• What you have to do: Write out each line of the material again, word for word.

• Given information:
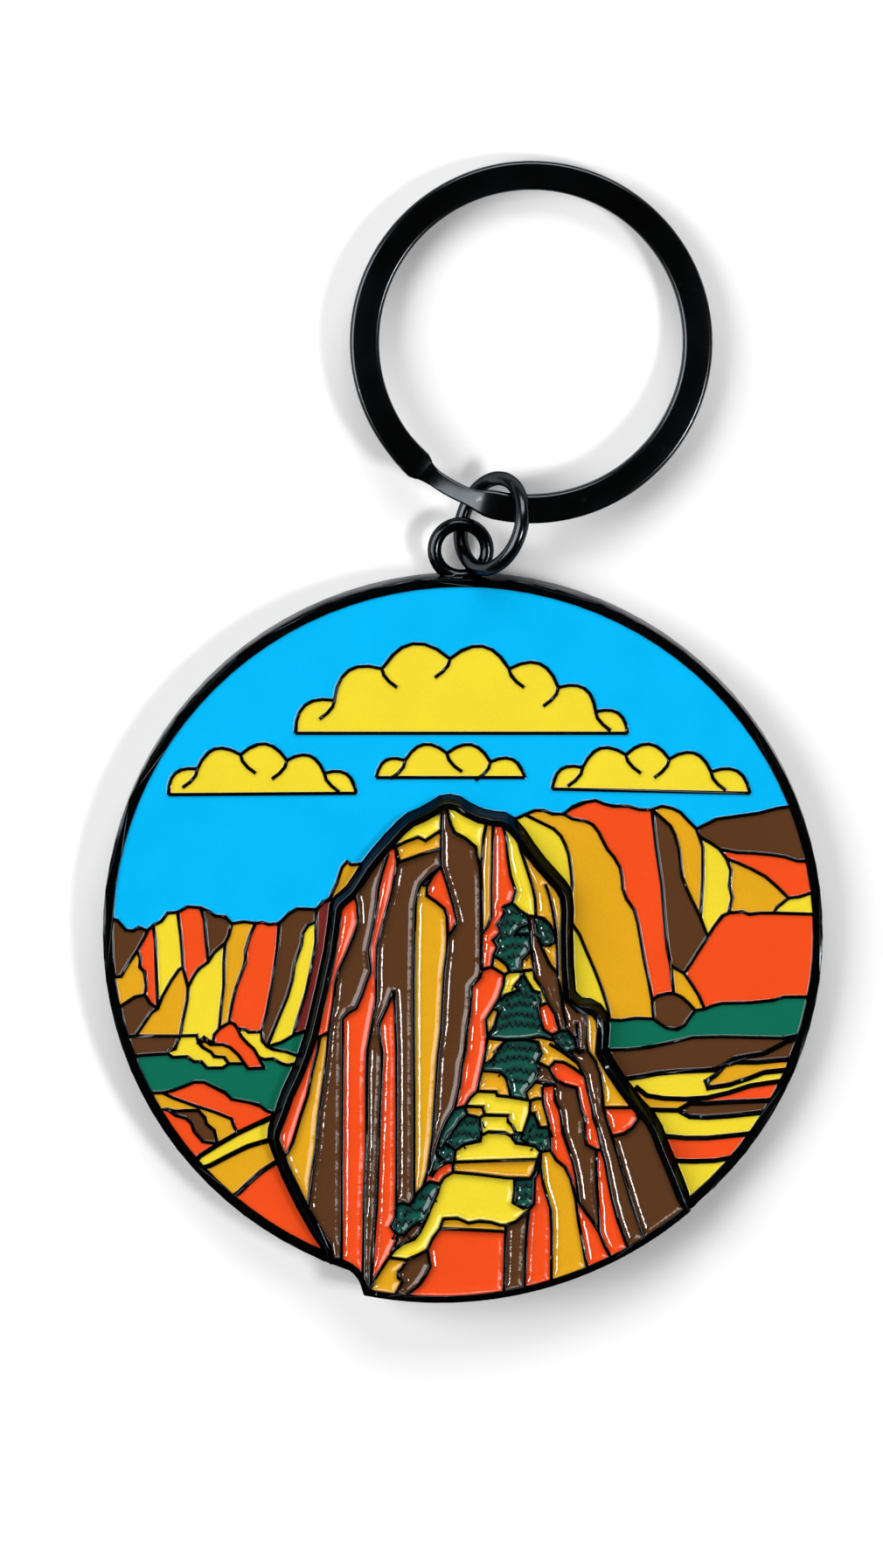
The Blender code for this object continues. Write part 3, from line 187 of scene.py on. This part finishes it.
def black_nickel(name, plating, gloss, grain, bump):
    """Black nickel over metal. It takes brighter and smoother on drawn wire than on a casting."""
    finish = bpy.data.materials.new(name)
    finish.use_nodes = True
    tree = finish.node_tree
    shader = tree.nodes["Principled BSDF"]
    shader.inputs["Metallic"].default_value = 1.0
    shader.inputs["Specular Tint"].default_value = (0.3, 0.3, 0.32, 1.0)
    wear = tree.nodes.new("ShaderNodeGroup")
    wear.node_tree = bpy.data.node_groups.get("plating_wear") or cast_mottle_group()
    wear.inputs["Plating"].default_value = (*plating, 1.0)
    wear.inputs["Gloss"].default_value = gloss
    wear.inputs["Grain"].default_value = grain
    relief = tree.nodes.new("ShaderNodeBump")
    relief.inputs["Strength"].default_value = bump
    relief.inputs["Distance"].default_value = 0.02 * MM
    tree.links.new(wear.outputs["Color"], shader.inputs["Base Color"])
    tree.links.new(wear.outputs["Roughness"], shader.inputs["Roughness"])
    tree.links.new(wear.outputs["Height"], relief.inputs["Height"])
    tree.links.new(relief.outputs["Normal"], shader.inputs["Normal"])
    return finish


casting = bare_copy("medallion_casting", "medallion_plated")

plain_casting = bmesh.new()      # as cast, before its corners are rounded: the enamel fills this
plain_casting.from_mesh(casting.data)
round_disc_edges(casting)
for level in (RIM_TOP, RELIEF_TOP):
    work_on(casting)
    pick_faces(casting, lies_flat_at(level))
    for width, rise in SHOULDER_STEPS:
        step_in(width, rise)
    bpy.ops.object.mode_set(mode="OBJECT")
smooth(casting, 35)
casting.data.materials.append(black_nickel("black_nickel_cast", (0.03, 0.034, 0.038), 0.1, 2600.0, 0.6))
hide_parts("medallion_casting")
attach(casting, "medallion")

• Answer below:
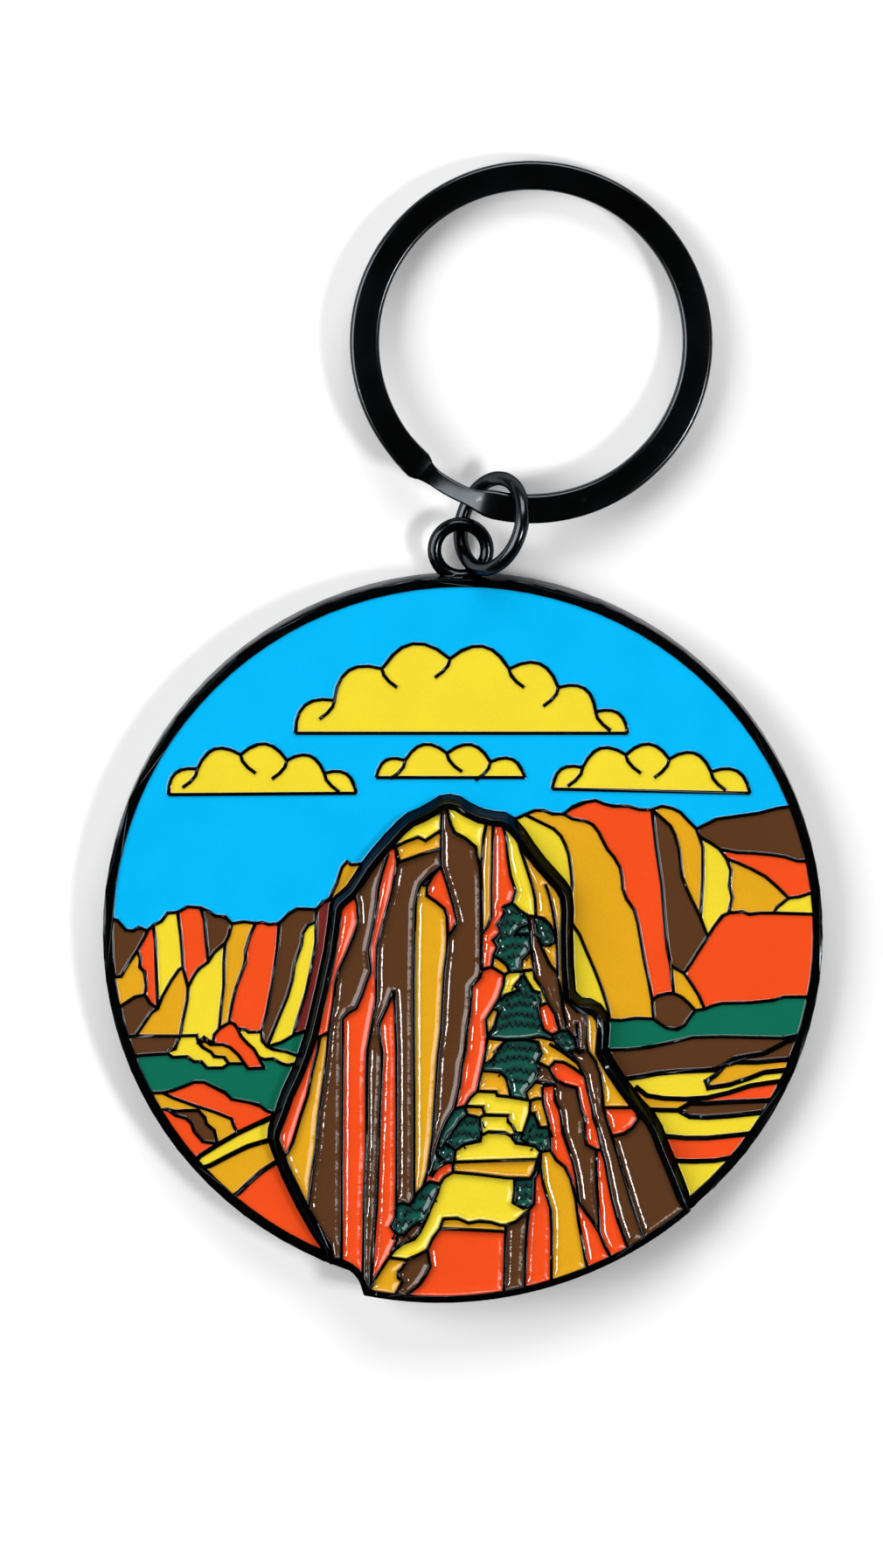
The Blender code for this object continues. Write part 3, from line 187 of scene.py on. This part finishes it.
def black_nickel(name, plating, gloss, grain, bump):
    """Black nickel over metal. It takes brighter and smoother on drawn wire than on a casting."""
    finish = bpy.data.materials.new(name)
    finish.use_nodes = True
    tree = finish.node_tree
    shader = tree.nodes["Principled BSDF"]
    shader.inputs["Metallic"].default_value = 1.0
    shader.inputs["Specular Tint"].default_value = (0.3, 0.3, 0.32, 1.0)
    wear = tree.nodes.new("ShaderNodeGroup")
    wear.node_tree = bpy.data.node_groups.get("plating_wear") or cast_mottle_group()
    wear.inputs["Plating"].default_value = (*plating, 1.0)
    wear.inputs["Gloss"].default_value = gloss
    wear.inputs["Grain"].default_value = grain
    relief = tree.nodes.new("ShaderNodeBump")
    relief.inputs["Strength"].default_value = bump
    relief.inputs["Distance"].default_value = 0.02 * MM
    tree.links.new(wear.outputs["Color"], shader.inputs["Base Color"])
    tree.links.new(wear.outputs["Roughness"], shader.inputs["Roughness"])
    tree.links.new(wear.outputs["Height"], relief.inputs["Height"])
    tree.links.new(relief.outputs["Normal"], shader.inputs["Normal"])
    return finish


casting = bare_copy("medallion_casting", "medallion_plated")

plain_casting = bmesh.new()      # as cast, before its corners are rounded: the enamel fills this
plain_casting.from_mesh(casting.data)
round_disc_edges(casting)
for level in (RIM_TOP, RELIEF_TOP):
    work_on(casting)
    pick_faces(casting, lies_flat_at(level))
    for width, rise in SHOULDER_STEPS:
        step_in(width, rise)
    bpy.ops.object.mode_set(mode="OBJECT")
smooth(casting, 35)
casting.data.materials.append(black_nickel("black_nickel_cast", (0.03, 0.034, 0.038), 0.1, 2600.0, 0.6))
hide_parts("medallion_casting")
attach(casting, "medallion")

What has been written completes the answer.